Winning the battle

Allison Decker’s doctors have described her cancer as one-in-a-billion.

The 22-year-old Hull resident has hurthle cell carcinoma, a rare type of thyroid cancer, which makes up less than 5 percent of thyroid cancer cases. On top of that number, hurthle cell is an aggressive cancer and usually attacks people in their mid-50s.

“Doctors in this area don’t have any experience with hurthle, so my doctor in Sioux Falls works with a specialist at the Mayo Clinic in Rochester,” explained Decker.

Decker is the granddaughter of Larry and Virginia Bylsma, Hull.

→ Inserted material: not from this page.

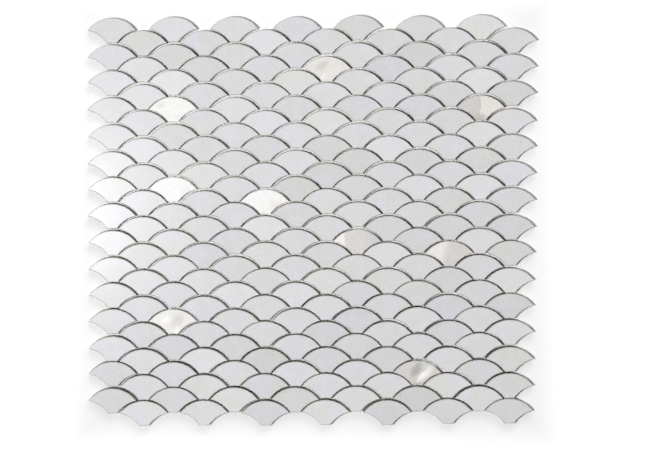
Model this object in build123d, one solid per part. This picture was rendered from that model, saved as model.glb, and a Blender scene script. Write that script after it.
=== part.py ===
from build123d import *
from math import atan2, ceil, cos, degrees, hypot, pi, sin, sqrt
import os
import random

os.makedirs("parts", exist_ok=True)

# A mosaic sheet of fan-shaped marble and shell chips, laid by hand on a glass-fibre net.
# It lies flat with its polished faces up. X runs along a row of fans, +Y is the way that
# the round tops of the fans point, and Z is the thickness. The origin is the middle of the
# back. All sizes are in millimetres.

# The pattern
pitch_across = 41.0  # from one fan to the next in its row
pitch_down = 17.75  # from one fan to the next straight below it
joint_width = 1.1  # open joint between neighbouring chips, left for grout
columns = 7  # fans in each row
row_pairs = 15  # a left row, and a right row half a pitch lower that nests in it

# The chips
chip_thickness = 9.5
flank_chords = 3  # straight cuts that make the arc of a fan's flank
crown_chords = 2  # straight cuts over the stretch of a round top that meets another's foot

# The net: weft yarns run across the backs of the chips, warp yarns lie under the weft
net_pitch = 5.0
yarn_width = 0.8
yarn_thickness = 0.25
net_setback = 1.5  # from a yarn's cut end to the outer edge of the chips

# Hand laying, as shares of the joint: how far a chip lies off its place, because it rests against
# one side of a loose pocket in the laying mould, how far a turn moves its side corners, and how
# far a row climbs from one fan to the next, because the net was laid slightly out of square.
# Together they never close a joint.
slip_share = 0.3
turn_share = 0.1
climb_share = 0.21

# Shell chips take the place of marble ones here: (row from the top, place from the left)
shell_places = [(4, 4), (7, 2), (7, 7), (13, 2), (14, 3), (17, 5), (18, 6), (23, 2), (27, 6)]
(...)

She grew up in Orange City and graduated from Unity Christian High School in 2013.

She and her husband, Tyler, have three girls, Kennedy, 4, who attends Little Blessing Preschool, Blakelee, 2, and Kobie, 1.

Decker offers daycare in her home.

In May doctors discovered a golf-ball size tumor on Decker’s thyroid. She’d been complaining of difficulty breathing and swallowing and was being treated for pneumonia. But when those symptoms didn’t go away, her doctor took a closer look and found two tumors on her thyroid. They were growing inward and restricting her airway.

After two surgeries removed the tumors and her thyroid, Decker was told the cancer had spread to her lungs.

In August she received radioactive iodine therapy. Thyroid glands absorb nearly all the iodine in our bodies, so when radioactive iodine is taken into the body it concentrates in thyroid cells. The radiation can destroy the thyroid gland and any other thyroid cells (including cancer cells) that take up iodine, with little effect on the rest of the body.

A side effect of the treatment was that Decker’s body gave off radiation for several days after therapy. She had to be isolated from everyone for 10 days.

Fortunately she didn’t have to remain in the hospital that long, but stayed with family members in Worthington.

“But I was away from my husband and children for 10 days and that was hard,” she said. “The good news is the treatment seems to have worked. I still have some residual tissue in my neck but we hope that with the medication I’m taking, the rest of the cancer cells will be killed. If that doesn’t work, I’ll be having more surgery in the future.”

For the next five years she’ll see a cancer doctor every six months with the goal of being labeled “cancer-free.”

Being diagnosed with cancer was scary but not overwhelming, noted Decker.

“You just get through it by keeping a good attitude and having faith that God has a plan for all of us.”

Because of her medical and travel expenses and lost days of work, friends of the couple organized a Tip Night at Orange City Pizza Ranch last week.

“It’s been challenging because we really worked hard to be financially stable before the cancer,” said Decker. “Now we’re working hard to learn how to live differently. We really appreciate help from others.”